Children's burial ground, Ballyglass, Co. Clare
Co. Clare |
Burial Grounds
In the townland of Ballyglass in County Clare, there is a children's burial ground, a place that belongs to a category of site once found across almost every parish in Ireland.
These grounds, known in Irish as cillíní (singular cillín), served for centuries as the burial places of unbaptised infants, and occasionally of others considered to exist outside the formal rites of the Catholic Church, including stillborn babies, those who died by suicide, and strangers whose origins were unknown. They occupy a quietly distinct position in the Irish landscape, neither fully sacred nor fully secular, usually located at townland boundaries, beside old ringforts, or at the edges of ancient ecclesiastical sites.

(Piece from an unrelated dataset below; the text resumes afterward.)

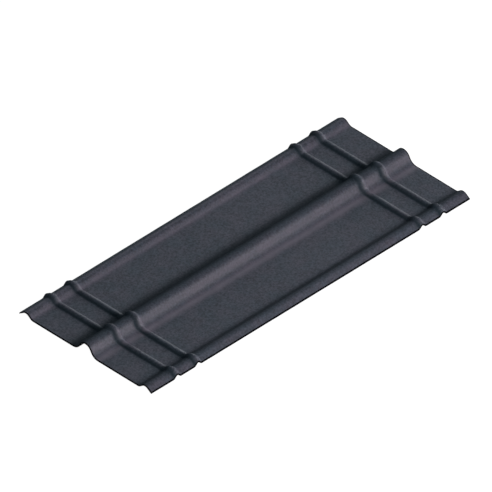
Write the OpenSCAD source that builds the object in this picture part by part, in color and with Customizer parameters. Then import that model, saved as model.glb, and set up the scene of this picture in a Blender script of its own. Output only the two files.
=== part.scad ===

The cillín tradition reflects a particular and now largely abandoned theological position, in which unbaptised children were believed to be excluded from consecrated ground. Families who could not bury a child in the parish churchyard would instead carry the small body, often at night and with little ceremony, to one of these marginal places. The sites were chosen with care, frequently near locations already understood to carry spiritual weight, old ruins, holy wells, or the earthworks of earlier settlements. The grief attached to these places was real, and their continued presence in the landscape is a reminder of how recently that practice persisted; in some parts of rural Ireland, cillíní were in use well into the twentieth century.